The city of Louisville, Kentucky has released its first open data audit. The report details how many new data sets have been added to local open data portals and efforts by officials to improve disclosures.
Louisville first ushered in an open data by default policy last year. So far the city includes limited expenditure data, performance metrics, and urban blight information on its various open data websites. The audit puts a new steering committee on the horizon for next year to study local data interests and needs. The city is also considering new ways of delivering its open data including mobile applications.
Still, a significant amount of heavy lifting still needs to be done to make these data portals worthwhile. One of the earliest data sets released offers historical information on the locations of old buildings and other landmarks around town – not exactly the most high value information. Foreclosure data is also available although again, that neglects the broader context around issues in Louisville that could be contributing to foreclosures.

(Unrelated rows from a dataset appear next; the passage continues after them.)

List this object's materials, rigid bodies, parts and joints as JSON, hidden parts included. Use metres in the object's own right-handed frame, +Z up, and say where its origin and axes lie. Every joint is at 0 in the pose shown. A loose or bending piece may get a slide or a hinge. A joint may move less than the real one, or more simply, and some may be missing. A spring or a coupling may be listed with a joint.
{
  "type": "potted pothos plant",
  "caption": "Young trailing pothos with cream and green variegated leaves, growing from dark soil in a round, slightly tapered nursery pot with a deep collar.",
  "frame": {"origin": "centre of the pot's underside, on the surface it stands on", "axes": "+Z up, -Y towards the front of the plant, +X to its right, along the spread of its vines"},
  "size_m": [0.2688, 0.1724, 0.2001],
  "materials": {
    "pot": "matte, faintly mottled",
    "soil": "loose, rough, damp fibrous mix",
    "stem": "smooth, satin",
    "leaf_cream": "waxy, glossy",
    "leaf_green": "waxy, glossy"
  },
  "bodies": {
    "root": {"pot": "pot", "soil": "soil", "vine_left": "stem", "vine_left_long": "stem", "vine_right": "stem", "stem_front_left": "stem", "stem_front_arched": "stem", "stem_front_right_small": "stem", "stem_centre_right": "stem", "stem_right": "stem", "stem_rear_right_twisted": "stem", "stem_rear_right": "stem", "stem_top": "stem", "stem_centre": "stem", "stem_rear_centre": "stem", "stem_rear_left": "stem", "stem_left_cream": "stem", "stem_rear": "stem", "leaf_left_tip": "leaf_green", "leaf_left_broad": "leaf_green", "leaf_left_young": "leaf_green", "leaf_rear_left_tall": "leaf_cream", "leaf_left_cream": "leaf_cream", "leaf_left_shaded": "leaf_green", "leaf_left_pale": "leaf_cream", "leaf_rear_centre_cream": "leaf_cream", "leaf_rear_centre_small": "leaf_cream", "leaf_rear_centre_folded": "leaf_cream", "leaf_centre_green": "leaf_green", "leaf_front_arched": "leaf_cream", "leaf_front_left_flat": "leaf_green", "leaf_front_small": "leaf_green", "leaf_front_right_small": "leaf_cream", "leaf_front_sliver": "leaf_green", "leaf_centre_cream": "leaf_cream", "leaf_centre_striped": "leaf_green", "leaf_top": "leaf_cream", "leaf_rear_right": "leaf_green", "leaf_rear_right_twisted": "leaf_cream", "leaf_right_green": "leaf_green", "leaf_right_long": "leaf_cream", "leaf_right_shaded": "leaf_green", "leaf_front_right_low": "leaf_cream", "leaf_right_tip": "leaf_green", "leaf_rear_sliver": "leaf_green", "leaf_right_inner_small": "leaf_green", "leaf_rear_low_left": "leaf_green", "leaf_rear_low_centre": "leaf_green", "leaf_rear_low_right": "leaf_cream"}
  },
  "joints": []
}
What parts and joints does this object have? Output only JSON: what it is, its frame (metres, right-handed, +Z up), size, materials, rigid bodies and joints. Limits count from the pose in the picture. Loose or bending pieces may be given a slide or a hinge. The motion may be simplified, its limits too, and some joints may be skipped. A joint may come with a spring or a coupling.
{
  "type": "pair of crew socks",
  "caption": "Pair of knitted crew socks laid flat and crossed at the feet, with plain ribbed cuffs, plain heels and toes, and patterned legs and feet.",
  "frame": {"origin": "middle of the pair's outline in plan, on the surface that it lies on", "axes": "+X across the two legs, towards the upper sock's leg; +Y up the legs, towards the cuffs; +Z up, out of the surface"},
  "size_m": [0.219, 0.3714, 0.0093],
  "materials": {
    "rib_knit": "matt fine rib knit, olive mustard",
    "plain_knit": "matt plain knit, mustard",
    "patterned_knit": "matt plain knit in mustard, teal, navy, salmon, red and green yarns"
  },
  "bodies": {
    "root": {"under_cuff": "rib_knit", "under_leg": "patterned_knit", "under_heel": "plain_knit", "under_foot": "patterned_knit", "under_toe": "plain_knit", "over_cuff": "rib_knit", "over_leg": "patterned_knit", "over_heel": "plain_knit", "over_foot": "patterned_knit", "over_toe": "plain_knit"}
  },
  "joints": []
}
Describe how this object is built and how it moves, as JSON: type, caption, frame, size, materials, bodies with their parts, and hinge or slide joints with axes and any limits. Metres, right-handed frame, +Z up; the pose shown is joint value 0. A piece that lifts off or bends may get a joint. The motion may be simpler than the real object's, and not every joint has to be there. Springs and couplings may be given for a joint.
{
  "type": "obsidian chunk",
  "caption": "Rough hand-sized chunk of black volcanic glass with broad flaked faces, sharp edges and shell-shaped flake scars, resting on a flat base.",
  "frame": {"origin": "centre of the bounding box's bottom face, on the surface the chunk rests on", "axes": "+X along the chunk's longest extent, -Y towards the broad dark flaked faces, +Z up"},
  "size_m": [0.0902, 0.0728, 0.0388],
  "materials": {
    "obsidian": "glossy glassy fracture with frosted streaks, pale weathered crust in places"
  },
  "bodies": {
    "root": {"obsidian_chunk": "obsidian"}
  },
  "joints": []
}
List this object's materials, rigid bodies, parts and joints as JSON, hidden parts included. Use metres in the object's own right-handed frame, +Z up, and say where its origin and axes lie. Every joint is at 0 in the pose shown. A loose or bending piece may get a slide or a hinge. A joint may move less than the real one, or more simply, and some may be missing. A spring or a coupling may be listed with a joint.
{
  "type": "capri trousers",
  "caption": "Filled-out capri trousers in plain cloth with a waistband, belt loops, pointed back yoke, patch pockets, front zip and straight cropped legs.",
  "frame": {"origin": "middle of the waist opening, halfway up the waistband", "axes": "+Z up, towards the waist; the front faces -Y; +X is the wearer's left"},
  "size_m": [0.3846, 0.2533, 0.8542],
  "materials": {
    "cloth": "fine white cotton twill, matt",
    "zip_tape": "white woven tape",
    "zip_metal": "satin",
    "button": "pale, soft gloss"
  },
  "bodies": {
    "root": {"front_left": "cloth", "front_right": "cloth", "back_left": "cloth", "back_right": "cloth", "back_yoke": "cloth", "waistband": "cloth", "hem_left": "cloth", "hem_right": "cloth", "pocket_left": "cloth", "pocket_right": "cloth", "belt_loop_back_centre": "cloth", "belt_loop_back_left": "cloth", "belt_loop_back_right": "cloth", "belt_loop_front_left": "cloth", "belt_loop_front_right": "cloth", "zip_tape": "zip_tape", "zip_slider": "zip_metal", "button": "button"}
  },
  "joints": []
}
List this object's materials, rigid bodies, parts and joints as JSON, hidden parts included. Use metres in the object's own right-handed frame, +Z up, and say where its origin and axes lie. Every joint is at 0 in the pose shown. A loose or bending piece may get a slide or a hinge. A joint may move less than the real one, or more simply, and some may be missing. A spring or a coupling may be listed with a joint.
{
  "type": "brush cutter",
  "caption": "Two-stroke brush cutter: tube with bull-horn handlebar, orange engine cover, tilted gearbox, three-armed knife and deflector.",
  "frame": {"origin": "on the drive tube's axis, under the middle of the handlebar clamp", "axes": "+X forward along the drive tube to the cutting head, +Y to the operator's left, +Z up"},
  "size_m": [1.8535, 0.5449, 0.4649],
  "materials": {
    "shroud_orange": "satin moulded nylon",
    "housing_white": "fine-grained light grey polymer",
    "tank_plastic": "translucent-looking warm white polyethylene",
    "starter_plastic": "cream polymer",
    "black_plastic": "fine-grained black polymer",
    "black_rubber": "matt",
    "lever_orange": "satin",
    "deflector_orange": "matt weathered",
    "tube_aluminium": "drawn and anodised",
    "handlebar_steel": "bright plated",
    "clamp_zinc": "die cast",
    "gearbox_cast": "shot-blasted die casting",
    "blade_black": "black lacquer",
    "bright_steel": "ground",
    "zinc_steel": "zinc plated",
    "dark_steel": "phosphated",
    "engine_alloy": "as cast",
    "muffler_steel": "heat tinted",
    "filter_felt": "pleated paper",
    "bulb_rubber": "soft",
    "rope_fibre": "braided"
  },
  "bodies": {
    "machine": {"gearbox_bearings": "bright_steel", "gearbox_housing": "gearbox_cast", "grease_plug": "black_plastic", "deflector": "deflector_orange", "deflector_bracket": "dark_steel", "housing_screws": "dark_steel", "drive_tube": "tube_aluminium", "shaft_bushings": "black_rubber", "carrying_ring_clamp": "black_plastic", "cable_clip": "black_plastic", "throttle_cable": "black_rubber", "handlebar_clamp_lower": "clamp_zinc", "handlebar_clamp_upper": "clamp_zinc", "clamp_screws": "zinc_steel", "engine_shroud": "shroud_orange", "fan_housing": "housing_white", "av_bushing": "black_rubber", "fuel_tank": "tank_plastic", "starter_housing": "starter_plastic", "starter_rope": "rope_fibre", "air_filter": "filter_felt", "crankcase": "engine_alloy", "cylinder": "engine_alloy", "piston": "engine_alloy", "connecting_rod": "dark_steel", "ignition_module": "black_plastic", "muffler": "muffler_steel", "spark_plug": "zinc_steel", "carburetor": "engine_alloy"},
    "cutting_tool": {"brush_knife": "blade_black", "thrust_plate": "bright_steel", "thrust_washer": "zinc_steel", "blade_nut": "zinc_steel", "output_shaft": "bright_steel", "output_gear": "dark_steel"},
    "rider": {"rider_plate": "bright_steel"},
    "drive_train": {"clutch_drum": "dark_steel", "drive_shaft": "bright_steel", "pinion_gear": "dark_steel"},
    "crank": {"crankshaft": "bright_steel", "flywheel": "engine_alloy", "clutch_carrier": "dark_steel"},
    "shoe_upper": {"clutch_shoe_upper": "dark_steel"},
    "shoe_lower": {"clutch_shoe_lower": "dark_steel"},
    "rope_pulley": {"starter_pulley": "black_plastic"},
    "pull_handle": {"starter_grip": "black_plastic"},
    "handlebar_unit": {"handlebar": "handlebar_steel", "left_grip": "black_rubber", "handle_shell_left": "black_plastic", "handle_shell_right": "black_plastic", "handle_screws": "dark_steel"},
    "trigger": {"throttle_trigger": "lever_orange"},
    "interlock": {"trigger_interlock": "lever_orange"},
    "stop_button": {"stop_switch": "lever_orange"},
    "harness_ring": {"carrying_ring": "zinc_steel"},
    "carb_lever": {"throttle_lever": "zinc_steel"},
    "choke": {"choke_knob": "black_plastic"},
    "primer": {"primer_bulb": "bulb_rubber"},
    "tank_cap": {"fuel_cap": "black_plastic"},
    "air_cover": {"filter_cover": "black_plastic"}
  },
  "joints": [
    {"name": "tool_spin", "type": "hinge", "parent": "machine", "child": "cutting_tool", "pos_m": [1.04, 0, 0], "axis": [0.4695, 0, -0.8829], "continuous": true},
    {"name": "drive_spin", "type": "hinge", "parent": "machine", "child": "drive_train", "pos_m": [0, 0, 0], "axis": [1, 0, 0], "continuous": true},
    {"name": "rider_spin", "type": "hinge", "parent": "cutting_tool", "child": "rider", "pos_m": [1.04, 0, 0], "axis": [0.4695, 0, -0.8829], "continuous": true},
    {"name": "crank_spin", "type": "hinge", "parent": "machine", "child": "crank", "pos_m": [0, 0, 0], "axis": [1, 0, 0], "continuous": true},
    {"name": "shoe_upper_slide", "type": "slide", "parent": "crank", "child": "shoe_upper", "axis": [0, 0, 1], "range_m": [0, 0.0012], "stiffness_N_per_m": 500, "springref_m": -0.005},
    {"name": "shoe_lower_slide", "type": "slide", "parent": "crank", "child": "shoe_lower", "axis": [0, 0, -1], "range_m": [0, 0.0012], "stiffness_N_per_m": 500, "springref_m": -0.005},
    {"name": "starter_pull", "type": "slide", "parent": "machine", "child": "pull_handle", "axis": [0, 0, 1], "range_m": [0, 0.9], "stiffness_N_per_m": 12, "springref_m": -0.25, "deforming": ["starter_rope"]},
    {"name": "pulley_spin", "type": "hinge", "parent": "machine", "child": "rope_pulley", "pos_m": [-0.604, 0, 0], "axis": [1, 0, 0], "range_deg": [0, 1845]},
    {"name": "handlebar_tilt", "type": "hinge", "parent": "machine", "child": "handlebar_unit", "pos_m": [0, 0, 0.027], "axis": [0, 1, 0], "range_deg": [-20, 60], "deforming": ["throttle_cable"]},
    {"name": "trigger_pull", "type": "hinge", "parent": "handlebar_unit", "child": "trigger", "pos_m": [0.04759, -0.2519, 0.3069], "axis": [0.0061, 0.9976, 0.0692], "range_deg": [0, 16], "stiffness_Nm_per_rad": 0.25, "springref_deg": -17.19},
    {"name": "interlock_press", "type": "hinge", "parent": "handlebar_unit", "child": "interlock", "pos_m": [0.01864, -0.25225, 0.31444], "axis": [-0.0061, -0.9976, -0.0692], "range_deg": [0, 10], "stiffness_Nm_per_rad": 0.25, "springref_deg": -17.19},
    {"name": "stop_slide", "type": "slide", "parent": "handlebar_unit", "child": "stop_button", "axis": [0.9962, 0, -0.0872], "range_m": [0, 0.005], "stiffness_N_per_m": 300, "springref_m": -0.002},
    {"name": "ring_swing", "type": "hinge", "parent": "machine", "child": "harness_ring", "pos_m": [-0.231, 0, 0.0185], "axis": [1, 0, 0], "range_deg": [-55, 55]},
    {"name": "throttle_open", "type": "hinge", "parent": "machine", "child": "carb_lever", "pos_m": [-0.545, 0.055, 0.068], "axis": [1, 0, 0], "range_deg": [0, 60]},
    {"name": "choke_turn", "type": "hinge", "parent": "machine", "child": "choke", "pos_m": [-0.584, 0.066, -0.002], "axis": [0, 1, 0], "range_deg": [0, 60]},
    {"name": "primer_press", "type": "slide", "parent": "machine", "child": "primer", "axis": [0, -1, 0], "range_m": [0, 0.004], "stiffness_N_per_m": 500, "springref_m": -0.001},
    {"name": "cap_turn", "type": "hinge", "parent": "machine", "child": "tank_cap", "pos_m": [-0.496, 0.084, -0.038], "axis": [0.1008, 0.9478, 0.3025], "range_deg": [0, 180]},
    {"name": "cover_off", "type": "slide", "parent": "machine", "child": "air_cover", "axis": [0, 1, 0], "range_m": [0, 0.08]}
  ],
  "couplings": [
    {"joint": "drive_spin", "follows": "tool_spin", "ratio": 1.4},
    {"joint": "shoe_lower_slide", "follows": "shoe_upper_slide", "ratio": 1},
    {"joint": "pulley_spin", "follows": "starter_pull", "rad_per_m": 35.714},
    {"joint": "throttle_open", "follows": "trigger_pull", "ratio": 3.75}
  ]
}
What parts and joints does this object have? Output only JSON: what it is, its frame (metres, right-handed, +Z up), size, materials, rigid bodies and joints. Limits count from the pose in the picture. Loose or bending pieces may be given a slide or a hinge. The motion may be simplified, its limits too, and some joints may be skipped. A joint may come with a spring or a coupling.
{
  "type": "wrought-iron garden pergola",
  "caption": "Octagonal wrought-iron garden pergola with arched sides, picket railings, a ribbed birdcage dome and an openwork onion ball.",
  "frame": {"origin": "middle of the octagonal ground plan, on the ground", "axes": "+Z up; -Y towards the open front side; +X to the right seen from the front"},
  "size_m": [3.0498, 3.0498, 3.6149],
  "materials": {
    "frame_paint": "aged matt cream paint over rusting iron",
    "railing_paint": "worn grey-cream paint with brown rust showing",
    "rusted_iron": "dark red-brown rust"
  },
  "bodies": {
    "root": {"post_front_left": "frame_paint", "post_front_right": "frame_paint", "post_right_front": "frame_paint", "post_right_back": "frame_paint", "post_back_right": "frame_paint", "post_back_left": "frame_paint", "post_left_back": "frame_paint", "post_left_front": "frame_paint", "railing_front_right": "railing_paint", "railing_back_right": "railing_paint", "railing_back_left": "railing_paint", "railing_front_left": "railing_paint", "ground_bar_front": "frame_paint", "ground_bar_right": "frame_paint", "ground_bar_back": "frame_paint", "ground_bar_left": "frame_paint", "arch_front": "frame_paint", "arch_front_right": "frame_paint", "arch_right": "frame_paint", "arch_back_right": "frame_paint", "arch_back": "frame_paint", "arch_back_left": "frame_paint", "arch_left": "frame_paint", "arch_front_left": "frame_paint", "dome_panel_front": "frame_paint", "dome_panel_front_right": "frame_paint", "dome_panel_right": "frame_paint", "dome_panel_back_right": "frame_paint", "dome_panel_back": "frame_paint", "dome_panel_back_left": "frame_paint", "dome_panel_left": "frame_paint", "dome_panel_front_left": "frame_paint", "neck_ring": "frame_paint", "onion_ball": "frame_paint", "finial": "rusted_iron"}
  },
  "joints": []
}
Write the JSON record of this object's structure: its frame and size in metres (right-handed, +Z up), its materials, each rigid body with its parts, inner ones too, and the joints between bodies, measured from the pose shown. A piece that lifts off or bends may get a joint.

The audit notes that the city put 71 new data sets online this year, while commendable, the slowness with which governments have historically released data sets of actual value remains troubling. We’ve seen the realities of this play out in the civic tech space which is heavily populated by shiny apps focused on transit times or cleaning up the sidewalks with few real initiatives aimed at issues of importance such as social services, homelessness or fiscal transparency. The audit notes that the city is considering its open data strategy for 2015, perhaps more of these data sets will be included. Watch this space.